Stalingrad savaşının 75.yılı
Normandiya çıkarmasının yıldönümünü her yıl çok coşkulu ve şatafatlı bir şekilde kutlanıyor. Oysa General de Gaulle bir gün bu harekatın sonucunu Fransa’nın Almanlar tarafından işgaliyle karşılaştırmıştı! Ve tarihçi Jacques Pauwels bundan tam 75 yıl önce Stalingrad Savaşının İkinci Dünya Savaşının gerçek dönüm noktası olduğunu anlatıyor. Hitler sadece iki ay içerisinde Kızıl Ordu’nun hakkından gelmeyi düşünüyordu. Ancak Sovyetler direnmesini bildiler ve Alman birliklerini bozguna uğrattılar. Bu direniş gösterilmeseydi, Whermacht Kafkasya’daki petrol yataklarına ulaşmış ve Avrupa da bugünkünden çok daha farklı bir görünüm kazanmış olacaktı. ABD’ye gelince onların müdahalesi, daha henüz 1944’te mahkum edilen Almanya’dan çok daha farklı bir düşmanı hedef almaktaydı…

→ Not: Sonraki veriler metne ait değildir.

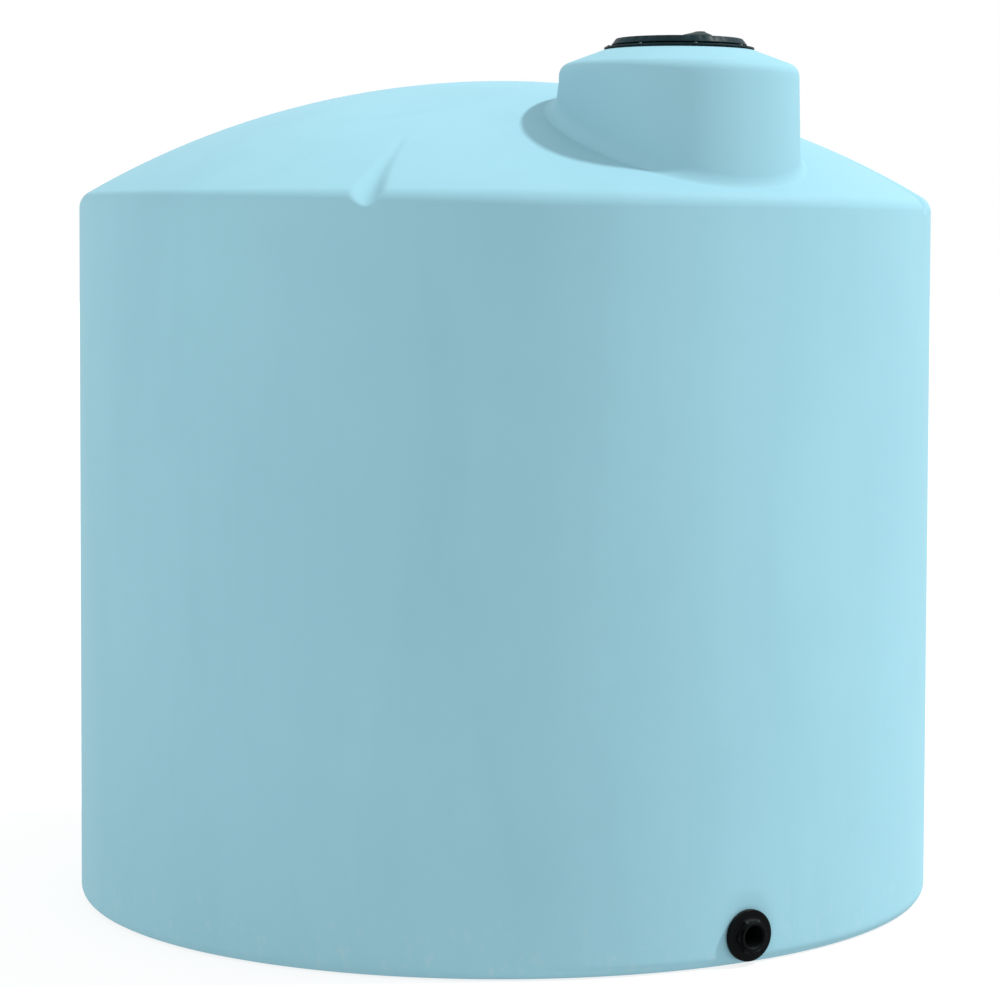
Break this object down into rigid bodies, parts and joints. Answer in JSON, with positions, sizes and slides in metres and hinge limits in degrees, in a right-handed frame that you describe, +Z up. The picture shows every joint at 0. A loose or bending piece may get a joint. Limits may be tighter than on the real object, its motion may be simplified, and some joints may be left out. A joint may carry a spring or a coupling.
{
  "type": "vertical plastic storage tank",
  "caption": "Upright dome-topped water storage tank in light blue polyethylene, with a raised manway neck, a lift-off black lid and a black outlet fitting low on the wall.",
  "frame": {"origin": "centre of the tank's flat bottom, on the floor", "axes": "+Z up along the tank's axis, -Y towards the manway and the outlet, +X to the right seen from there"},
  "size_m": [2.413, 2.4451, 2.3958],
  "materials": {
    "tank_plastic": "satin",
    "black_plastic": "satin",
    "seal_rubber": "matte"
  },
  "bodies": {
    "tank": {"tank_floor": "tank_plastic", "outlet_panel": "tank_plastic", "wall_01": "tank_plastic", "wall_02": "tank_plastic", "wall_03": "tank_plastic", "wall_04": "tank_plastic", "wall_05": "tank_plastic", "wall_06": "tank_plastic", "wall_07": "tank_plastic", "wall_08": "tank_plastic", "wall_09": "tank_plastic", "wall_10": "tank_plastic", "wall_11": "tank_plastic", "wall_12": "tank_plastic", "roof_dome": "tank_plastic", "manway_neck": "tank_plastic", "neck_shoulder": "tank_plastic", "ring_gasket": "seal_rubber", "lid_ring": "black_plastic", "outlet_body": "black_plastic", "outlet_gasket": "seal_rubber", "outlet_washer": "seal_rubber", "outlet_nut": "black_plastic"},
    "manway_lid": {"lid": "black_plastic", "lid_skirt": "black_plastic", "lid_seal": "seal_rubber", "lid_vent": "black_plastic"}
  },
  "joints": [
    {"name": "lid_lift", "type": "slide", "parent": "tank", "child": "manway_lid", "axis": [0, 0, 1], "range_m": [0, 0.3]}
  ]
}
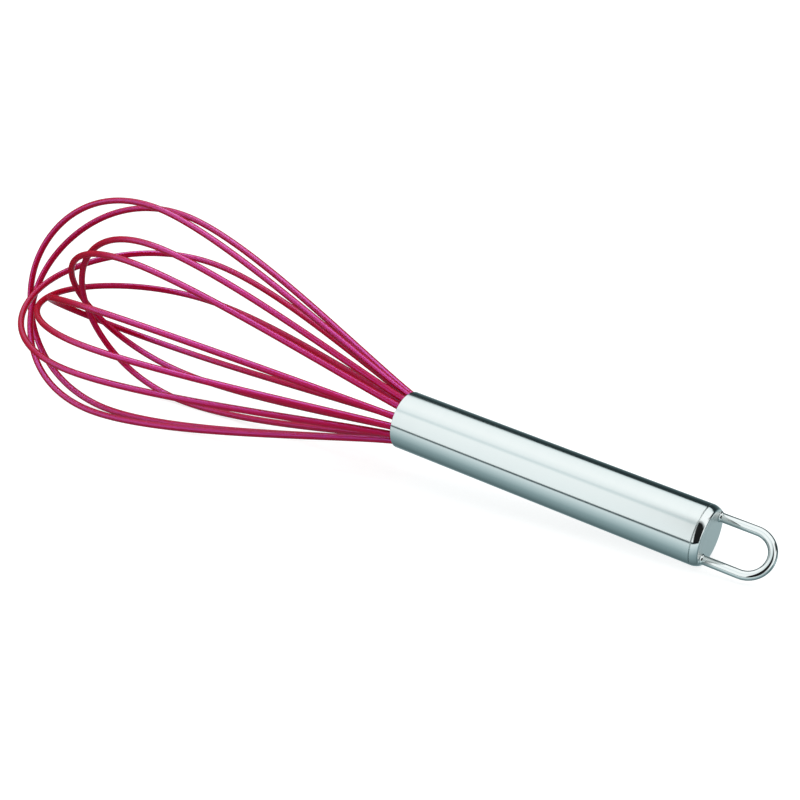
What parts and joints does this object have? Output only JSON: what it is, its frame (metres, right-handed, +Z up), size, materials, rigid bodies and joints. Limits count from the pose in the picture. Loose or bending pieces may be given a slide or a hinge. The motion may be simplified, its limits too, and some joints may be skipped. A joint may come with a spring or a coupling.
{
  "type": "balloon whisk",
  "caption": "Balloon whisk: silicone-sleeved spring wire loops set in a brushed steel tube handle with a polished cap and a wire hanging loop.",
  "frame": {"origin": "centre of the base of the whole whisk's box, on the surface that it lies on", "axes": "+Z up; the whisk lies along X, balloon towards -X, handle and hanging loop towards +X"},
  "size_m": [0.3102, 0.086, 0.0761],
  "materials": {
    "handle_steel": "satin, finely brushed round the tube",
    "cap_steel": "polished edge, satin end face",
    "polished_steel": "polished wire",
    "silicone_red": "satin crimson silicone",
    "spring_steel": "drawn spring wire",
    "nylon": "moulded, matt",
    "resin": "cast epoxy"
  },
  "bodies": {
    "root": {"handle_tube": "handle_steel", "end_cap": "cap_steel", "hanging_loop": "polished_steel", "loop_welds": "polished_steel", "wire_holder": "nylon", "resin_seal": "resin", "resin_dam": "nylon", "core_wire_1": "spring_steel", "silicone_sleeve_1": "silicone_red", "core_wire_2": "spring_steel", "silicone_sleeve_2": "silicone_red", "core_wire_3": "spring_steel", "silicone_sleeve_3": "silicone_red", "core_wire_4": "spring_steel", "silicone_sleeve_4": "silicone_red", "core_wire_5": "spring_steel", "silicone_sleeve_5": "silicone_red", "core_wire_6": "spring_steel", "silicone_sleeve_6": "silicone_red", "core_wire_7": "spring_steel", "silicone_sleeve_7": "silicone_red"}
  },
  "joints": []
}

Almanya ileri düzeyde sanayileşmiş olmakla birlikte sömürgeden yoksun olan bir ülkeydi. Dolayısıyla da büyük bir hammadde sıkıntısı içerisindeydi. Hatta öylesine ki Almanya’nın petrol stokları tükenmeden Hitler tarafından planlanan savaşı kazanması gerekiyordu. Büyük bölümü Amerika’dan yapılan ithalatta gerçekleştirilen bu rezervler savaş öncesi yıllarda oluşturulmuş ve yurtiçinde üretilen sentez yakıtıyla (kömür esaslı) ve/ya da Romanya ve –Ağustos 1939’daki Hitler-Stalin anlaşması sonrasında- Sovyetler Birliği gibi dost ya da tarafsız ülkeler tarafından tedarik edilen petrolle tam olarak yeniden oluşturulamıyordu.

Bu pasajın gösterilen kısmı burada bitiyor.